Sure. I will take a look.
@pyongjoo I have made the change. For testing, I am using 100Mb tpch. The original query takes 1.145s to finish. With verdict's interface, it may takes 5s. (I assume it means let VerdictStatement runs the sql without using stream)
Can you test with TPCH1G? On my machine, creating a scramble for lineitem took about 2 mins.
Also, please analyze what's the most time-consuming part so that we can figure out how to address the issue.
@pyongjoo I have tested on TPCH1g. On my machine, original query takes 8.377s to complete, while ours might take 10.043s. However, the result of verdictdb varies a lot(sometimes it only take 4s). I think it is due to the implement of in-memory database.

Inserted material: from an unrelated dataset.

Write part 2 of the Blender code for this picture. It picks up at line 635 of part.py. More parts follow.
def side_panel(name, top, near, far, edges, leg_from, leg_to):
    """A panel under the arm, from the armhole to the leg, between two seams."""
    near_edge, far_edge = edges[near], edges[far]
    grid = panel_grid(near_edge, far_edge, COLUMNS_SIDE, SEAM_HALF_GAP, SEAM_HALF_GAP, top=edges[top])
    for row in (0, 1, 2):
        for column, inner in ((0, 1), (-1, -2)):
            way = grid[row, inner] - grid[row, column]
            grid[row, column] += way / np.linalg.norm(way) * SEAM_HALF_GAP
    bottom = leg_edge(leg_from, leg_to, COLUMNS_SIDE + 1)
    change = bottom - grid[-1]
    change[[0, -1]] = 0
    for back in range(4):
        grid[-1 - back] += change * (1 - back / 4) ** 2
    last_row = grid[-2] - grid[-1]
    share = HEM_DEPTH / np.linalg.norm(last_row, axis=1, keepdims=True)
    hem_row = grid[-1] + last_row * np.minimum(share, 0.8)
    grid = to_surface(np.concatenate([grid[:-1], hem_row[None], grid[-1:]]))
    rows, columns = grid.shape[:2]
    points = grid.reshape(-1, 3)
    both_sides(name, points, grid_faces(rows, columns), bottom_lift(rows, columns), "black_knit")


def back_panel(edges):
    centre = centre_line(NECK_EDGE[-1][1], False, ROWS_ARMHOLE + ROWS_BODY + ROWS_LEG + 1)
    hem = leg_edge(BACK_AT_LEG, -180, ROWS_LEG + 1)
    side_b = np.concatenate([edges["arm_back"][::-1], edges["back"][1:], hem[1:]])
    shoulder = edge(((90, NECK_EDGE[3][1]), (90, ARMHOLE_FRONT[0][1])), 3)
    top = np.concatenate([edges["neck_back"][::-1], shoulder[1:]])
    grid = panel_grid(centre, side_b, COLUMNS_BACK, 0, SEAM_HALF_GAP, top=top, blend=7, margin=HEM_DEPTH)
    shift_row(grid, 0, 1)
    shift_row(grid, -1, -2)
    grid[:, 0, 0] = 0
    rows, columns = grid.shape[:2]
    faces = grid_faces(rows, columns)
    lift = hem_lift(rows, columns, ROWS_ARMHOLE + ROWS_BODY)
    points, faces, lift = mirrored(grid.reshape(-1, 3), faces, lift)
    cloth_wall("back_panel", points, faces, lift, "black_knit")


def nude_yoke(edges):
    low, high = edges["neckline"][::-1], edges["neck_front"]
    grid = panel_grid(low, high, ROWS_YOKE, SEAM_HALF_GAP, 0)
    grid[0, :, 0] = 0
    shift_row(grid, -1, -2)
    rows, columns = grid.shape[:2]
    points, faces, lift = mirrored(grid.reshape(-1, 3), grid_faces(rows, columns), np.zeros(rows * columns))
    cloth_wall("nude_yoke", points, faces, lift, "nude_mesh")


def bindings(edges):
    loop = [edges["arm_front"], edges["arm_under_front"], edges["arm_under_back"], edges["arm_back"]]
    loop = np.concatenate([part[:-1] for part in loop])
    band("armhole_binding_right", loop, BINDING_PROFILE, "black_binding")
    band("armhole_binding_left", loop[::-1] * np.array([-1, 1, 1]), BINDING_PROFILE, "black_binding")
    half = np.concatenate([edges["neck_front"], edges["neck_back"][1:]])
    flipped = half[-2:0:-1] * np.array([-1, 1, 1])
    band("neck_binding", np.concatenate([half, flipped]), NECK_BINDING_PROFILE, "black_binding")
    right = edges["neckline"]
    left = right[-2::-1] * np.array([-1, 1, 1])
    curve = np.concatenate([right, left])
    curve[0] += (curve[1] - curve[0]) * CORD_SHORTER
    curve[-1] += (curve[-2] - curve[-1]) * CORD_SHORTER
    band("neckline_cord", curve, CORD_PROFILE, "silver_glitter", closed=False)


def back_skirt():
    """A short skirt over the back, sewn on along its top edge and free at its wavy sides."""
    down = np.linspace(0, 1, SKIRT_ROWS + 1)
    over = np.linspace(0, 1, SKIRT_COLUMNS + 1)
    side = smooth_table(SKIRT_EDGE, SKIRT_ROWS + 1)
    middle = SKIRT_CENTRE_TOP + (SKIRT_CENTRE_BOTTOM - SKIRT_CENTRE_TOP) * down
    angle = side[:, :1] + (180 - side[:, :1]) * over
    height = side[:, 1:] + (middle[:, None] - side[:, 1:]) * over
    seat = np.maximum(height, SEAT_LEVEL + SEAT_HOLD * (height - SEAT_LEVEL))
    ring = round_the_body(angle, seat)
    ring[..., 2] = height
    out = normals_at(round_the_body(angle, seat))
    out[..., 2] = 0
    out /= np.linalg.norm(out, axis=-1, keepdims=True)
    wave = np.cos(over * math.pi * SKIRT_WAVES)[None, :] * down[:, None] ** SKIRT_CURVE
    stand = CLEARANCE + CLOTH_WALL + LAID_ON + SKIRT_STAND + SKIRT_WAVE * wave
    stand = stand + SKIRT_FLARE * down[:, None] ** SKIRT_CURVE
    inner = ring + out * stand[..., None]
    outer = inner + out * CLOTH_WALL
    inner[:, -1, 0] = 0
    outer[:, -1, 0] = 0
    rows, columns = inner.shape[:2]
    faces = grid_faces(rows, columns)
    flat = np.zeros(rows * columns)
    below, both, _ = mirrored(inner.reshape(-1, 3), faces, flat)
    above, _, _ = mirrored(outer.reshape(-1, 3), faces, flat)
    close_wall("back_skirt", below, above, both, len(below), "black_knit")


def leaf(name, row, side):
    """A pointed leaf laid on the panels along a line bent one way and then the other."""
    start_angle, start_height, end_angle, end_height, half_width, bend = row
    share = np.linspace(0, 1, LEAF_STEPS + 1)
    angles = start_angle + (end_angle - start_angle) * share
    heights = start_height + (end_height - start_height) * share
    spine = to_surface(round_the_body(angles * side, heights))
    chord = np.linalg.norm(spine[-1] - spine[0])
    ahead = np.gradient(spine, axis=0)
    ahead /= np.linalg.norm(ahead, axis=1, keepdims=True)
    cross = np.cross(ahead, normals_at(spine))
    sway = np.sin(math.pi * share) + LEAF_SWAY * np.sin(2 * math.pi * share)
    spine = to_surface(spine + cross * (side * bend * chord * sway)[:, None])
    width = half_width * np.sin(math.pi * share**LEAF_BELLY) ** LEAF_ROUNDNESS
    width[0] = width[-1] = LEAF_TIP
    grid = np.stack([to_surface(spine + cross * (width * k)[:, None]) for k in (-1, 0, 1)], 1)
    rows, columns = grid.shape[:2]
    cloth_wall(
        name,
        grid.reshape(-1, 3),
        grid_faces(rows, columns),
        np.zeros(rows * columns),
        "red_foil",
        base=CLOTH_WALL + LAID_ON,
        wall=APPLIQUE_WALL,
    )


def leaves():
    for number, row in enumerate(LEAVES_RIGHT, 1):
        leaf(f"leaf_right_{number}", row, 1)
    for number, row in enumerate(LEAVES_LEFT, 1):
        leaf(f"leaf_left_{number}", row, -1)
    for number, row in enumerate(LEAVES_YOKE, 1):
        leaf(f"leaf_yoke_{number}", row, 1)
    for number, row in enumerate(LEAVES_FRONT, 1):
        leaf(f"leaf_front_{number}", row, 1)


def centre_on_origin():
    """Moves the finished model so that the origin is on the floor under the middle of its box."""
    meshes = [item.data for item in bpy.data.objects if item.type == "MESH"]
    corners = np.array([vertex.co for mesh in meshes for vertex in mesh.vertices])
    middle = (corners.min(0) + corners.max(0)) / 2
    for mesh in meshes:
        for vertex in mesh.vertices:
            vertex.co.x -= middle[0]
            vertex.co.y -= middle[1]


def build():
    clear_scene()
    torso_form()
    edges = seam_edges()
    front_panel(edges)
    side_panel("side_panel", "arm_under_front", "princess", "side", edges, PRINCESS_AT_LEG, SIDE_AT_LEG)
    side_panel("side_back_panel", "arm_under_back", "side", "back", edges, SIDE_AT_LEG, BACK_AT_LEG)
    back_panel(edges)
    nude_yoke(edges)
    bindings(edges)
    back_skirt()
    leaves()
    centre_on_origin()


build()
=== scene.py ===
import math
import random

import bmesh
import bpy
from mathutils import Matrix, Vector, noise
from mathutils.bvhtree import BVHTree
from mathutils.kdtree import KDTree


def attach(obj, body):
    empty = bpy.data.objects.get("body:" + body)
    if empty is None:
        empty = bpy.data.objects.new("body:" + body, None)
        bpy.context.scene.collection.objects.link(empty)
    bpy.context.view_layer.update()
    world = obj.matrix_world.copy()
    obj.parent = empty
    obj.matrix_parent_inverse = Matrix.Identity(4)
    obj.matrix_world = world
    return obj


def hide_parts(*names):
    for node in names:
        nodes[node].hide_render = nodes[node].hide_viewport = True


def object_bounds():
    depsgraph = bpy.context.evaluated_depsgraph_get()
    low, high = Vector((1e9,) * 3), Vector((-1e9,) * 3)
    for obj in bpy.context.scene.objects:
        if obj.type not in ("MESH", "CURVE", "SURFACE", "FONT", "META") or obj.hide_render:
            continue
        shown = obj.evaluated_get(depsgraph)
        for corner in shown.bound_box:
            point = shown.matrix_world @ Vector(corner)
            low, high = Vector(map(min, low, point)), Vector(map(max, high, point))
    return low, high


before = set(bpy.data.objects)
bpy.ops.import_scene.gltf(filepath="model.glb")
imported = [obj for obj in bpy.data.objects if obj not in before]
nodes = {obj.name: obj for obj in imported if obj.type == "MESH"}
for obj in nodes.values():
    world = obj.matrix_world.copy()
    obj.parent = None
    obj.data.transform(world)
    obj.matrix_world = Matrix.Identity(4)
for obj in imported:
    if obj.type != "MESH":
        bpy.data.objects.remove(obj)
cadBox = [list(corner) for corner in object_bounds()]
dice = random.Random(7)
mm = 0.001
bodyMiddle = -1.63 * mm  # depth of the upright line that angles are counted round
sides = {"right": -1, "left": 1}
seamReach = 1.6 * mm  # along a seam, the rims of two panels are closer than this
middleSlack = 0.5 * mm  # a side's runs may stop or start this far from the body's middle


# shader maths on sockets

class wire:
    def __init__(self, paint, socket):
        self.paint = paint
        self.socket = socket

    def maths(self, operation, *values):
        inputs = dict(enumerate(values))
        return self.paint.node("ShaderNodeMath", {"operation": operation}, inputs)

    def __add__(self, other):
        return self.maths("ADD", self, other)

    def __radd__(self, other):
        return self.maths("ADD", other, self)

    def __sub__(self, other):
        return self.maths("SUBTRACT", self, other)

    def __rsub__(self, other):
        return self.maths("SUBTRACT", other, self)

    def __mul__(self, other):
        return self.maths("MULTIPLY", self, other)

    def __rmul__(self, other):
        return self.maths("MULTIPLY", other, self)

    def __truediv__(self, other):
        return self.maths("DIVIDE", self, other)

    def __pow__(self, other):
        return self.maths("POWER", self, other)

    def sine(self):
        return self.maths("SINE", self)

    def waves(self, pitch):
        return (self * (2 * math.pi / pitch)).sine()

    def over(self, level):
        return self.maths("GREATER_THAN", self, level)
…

I find most of time is consumed in executing the selectAggExeuctionNode. Somehow, the performance is related to the value of maxNumberOfRunningNode in ExecutableRunner L198. The current value is 10. If I change it to 5 or smaller, the time can be reduced to 2.693s. You may try on your machine.
Thanks for the update. Are those results with JdbcConnection in place of ConcurrentJdbcConnection?
Yes. I have replaced ConcurrentJdbcConnection in VerdictContext for MySQL. You can have a check.
I see. My expectation was that the queries issued to the same JdbcConnection are serialized by the backend dbms itself so does not impact the performance how many queries we issue. But, maybe it’s not the case.
Can you see if we can run individual agg nodes one by one for mysql? I think we should somehow alter NodeRunner, but haven’t look into details.
I have updated the code. Now, it takes VerdictDB 1.2s to complete the query.
It looks good. I just left some minor comments, but I will go ahead and perform some test with this code.
I just pushed some to this branch to change the JdbcConnection.abort() logic slightly.
I have merged this pull request into https://github.com/mozafari/verdictdb/pull/315
Related issue #312
Add a field "primarykeyColumnName" when creating scramble tables. If scramble tables have primary keys, it will use this field to add primary key.